## Entries
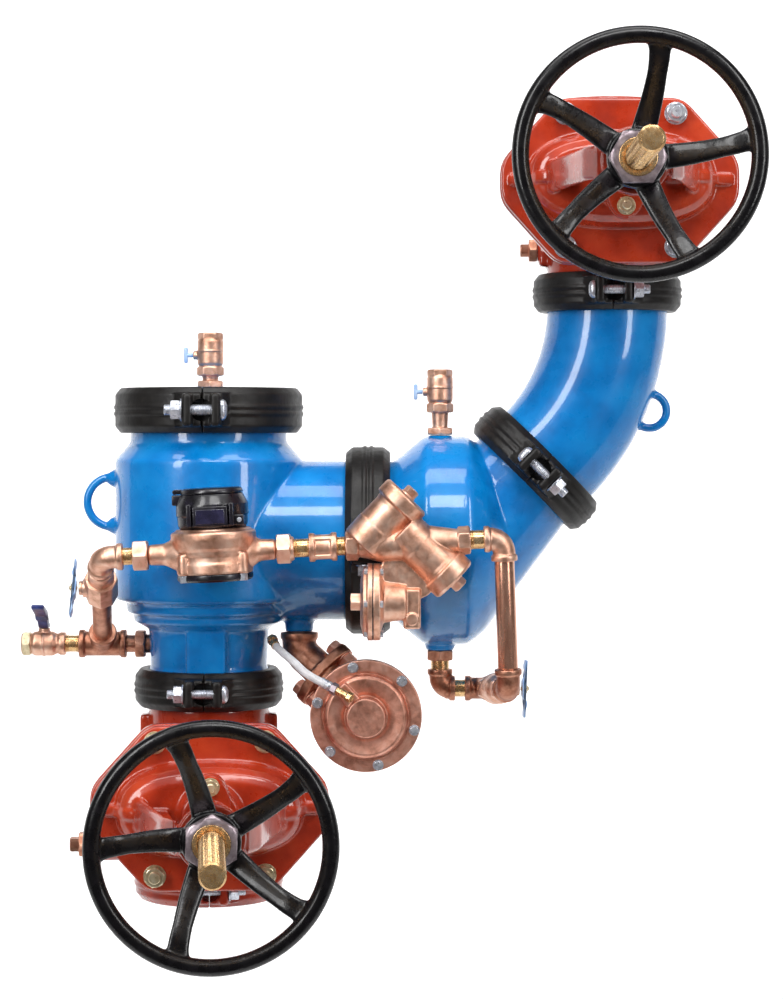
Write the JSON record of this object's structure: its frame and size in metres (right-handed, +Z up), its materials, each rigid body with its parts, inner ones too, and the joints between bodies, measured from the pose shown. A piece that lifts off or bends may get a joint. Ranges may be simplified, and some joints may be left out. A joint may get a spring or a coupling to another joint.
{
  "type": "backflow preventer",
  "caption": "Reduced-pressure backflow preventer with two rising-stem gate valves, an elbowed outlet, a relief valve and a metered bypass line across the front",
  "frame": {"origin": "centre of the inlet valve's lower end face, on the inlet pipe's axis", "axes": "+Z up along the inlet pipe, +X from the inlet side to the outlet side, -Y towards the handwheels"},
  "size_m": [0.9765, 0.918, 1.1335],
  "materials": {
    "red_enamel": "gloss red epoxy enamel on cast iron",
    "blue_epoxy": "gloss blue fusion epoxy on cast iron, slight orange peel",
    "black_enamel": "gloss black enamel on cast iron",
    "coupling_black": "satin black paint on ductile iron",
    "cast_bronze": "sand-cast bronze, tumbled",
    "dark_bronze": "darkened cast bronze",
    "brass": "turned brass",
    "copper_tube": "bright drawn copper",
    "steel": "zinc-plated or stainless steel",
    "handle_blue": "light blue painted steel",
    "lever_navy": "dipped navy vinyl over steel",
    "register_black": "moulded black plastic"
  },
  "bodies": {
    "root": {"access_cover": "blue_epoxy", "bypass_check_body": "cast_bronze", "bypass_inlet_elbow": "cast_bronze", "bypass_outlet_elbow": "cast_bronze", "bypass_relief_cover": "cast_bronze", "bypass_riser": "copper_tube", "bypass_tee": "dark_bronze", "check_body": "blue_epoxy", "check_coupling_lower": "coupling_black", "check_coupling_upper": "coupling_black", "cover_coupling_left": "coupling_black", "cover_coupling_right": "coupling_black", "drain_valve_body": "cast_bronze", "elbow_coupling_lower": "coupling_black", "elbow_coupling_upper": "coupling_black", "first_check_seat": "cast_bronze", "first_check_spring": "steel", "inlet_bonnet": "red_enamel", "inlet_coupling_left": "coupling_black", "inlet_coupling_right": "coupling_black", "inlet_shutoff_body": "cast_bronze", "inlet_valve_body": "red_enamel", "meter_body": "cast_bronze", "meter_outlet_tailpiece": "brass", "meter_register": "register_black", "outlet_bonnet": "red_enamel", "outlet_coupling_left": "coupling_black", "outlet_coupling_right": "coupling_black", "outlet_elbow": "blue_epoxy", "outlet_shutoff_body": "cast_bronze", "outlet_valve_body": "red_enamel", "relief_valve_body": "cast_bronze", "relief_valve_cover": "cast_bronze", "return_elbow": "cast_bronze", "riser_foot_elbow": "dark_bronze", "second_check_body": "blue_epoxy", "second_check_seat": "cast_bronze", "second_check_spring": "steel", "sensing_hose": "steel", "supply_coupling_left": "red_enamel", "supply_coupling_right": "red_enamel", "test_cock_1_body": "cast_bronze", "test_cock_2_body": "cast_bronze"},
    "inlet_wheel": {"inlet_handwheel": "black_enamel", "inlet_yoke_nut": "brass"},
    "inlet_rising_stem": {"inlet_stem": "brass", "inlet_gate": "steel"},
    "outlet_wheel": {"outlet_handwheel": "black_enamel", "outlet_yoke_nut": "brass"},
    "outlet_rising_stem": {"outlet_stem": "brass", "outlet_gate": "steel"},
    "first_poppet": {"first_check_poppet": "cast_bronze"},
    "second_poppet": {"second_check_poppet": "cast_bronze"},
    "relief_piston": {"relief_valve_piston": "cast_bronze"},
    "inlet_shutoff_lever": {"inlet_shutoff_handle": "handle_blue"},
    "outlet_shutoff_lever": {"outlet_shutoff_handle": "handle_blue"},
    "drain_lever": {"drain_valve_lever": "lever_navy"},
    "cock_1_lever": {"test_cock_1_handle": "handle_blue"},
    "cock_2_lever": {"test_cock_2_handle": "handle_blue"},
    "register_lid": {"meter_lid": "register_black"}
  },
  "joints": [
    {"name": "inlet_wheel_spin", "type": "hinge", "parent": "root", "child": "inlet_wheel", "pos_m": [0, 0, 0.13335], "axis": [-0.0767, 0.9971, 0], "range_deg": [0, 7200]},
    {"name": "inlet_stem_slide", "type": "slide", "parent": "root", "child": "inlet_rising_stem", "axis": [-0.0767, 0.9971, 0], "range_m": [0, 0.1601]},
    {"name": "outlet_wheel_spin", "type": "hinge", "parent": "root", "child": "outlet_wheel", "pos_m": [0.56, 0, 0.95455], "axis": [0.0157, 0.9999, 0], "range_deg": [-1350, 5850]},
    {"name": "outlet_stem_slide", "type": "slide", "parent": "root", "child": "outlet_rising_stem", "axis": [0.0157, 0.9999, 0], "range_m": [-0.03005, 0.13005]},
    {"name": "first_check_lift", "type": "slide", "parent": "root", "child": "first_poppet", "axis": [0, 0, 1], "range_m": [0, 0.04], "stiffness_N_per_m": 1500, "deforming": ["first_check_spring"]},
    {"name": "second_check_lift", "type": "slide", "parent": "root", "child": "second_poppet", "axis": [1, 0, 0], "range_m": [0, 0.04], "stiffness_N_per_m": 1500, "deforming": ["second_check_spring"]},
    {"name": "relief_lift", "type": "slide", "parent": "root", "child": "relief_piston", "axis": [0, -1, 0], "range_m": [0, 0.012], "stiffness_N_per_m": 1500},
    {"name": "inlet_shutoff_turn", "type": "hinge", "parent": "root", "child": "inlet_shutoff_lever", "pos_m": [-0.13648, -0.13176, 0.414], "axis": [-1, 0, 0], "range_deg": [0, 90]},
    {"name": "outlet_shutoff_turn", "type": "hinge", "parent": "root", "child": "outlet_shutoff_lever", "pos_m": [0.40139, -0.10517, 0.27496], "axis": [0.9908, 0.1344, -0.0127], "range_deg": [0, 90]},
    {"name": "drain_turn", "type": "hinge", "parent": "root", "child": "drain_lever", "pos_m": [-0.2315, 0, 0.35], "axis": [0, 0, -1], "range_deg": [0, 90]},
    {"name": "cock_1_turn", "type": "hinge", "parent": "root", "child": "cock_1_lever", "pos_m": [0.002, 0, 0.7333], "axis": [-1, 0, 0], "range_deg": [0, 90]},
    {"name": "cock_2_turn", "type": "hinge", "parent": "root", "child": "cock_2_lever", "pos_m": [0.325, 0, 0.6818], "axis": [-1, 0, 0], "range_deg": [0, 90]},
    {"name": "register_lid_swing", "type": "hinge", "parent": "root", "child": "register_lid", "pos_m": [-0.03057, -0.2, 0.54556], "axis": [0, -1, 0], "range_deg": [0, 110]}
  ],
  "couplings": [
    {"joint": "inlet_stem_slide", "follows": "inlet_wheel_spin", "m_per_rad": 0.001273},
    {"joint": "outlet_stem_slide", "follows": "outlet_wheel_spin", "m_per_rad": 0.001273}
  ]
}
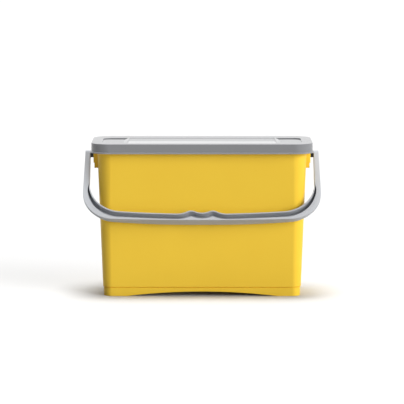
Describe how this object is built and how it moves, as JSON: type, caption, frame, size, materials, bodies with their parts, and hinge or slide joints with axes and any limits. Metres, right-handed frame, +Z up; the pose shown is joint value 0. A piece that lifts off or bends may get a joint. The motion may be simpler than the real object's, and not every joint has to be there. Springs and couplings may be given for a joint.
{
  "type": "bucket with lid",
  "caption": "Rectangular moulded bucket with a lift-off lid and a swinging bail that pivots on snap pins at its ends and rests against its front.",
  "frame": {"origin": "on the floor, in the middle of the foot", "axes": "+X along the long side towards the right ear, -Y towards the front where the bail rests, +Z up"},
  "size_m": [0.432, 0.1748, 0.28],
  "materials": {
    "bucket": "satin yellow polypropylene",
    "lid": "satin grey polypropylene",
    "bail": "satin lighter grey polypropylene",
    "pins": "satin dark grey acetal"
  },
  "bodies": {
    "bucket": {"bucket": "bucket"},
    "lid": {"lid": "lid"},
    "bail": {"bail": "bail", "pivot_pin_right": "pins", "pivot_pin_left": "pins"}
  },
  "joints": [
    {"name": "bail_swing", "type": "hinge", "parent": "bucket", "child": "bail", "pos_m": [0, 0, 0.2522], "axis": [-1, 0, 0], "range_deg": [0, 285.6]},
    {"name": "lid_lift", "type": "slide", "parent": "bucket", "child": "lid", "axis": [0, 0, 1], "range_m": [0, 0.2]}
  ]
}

## Directions
Retype, exactly and only, the lines running from the one with "Describe how this" through the final line of the listing above.

## Response to this task
Describe how this object is built and how it moves, as JSON: type, caption, frame, size, materials, bodies with their parts, and hinge or slide joints with axes and any limits. Metres, right-handed frame, +Z up; the pose shown is joint value 0. A piece that lifts off or bends may get a joint. The motion may be simpler than the real object's, and not every joint has to be there. Springs and couplings may be given for a joint.
{
  "type": "bucket with lid",
  "caption": "Rectangular moulded bucket with a lift-off lid and a swinging bail that pivots on snap pins at its ends and rests against its front.",
  "frame": {"origin": "on the floor, in the middle of the foot", "axes": "+X along the long side towards the right ear, -Y towards the front where the bail rests, +Z up"},
  "size_m": [0.432, 0.1748, 0.28],
  "materials": {
    "bucket": "satin yellow polypropylene",
    "lid": "satin grey polypropylene",
    "bail": "satin lighter grey polypropylene",
    "pins": "satin dark grey acetal"
  },
  "bodies": {
    "bucket": {"bucket": "bucket"},
    "lid": {"lid": "lid"},
    "bail": {"bail": "bail", "pivot_pin_right": "pins", "pivot_pin_left": "pins"}
  },
  "joints": [
    {"name": "bail_swing", "type": "hinge", "parent": "bucket", "child": "bail", "pos_m": [0, 0, 0.2522], "axis": [-1, 0, 0], "range_deg": [0, 285.6]},
    {"name": "lid_lift", "type": "slide", "parent": "bucket", "child": "lid", "axis": [0, 0, 1], "range_m": [0, 0.2]}
  ]
}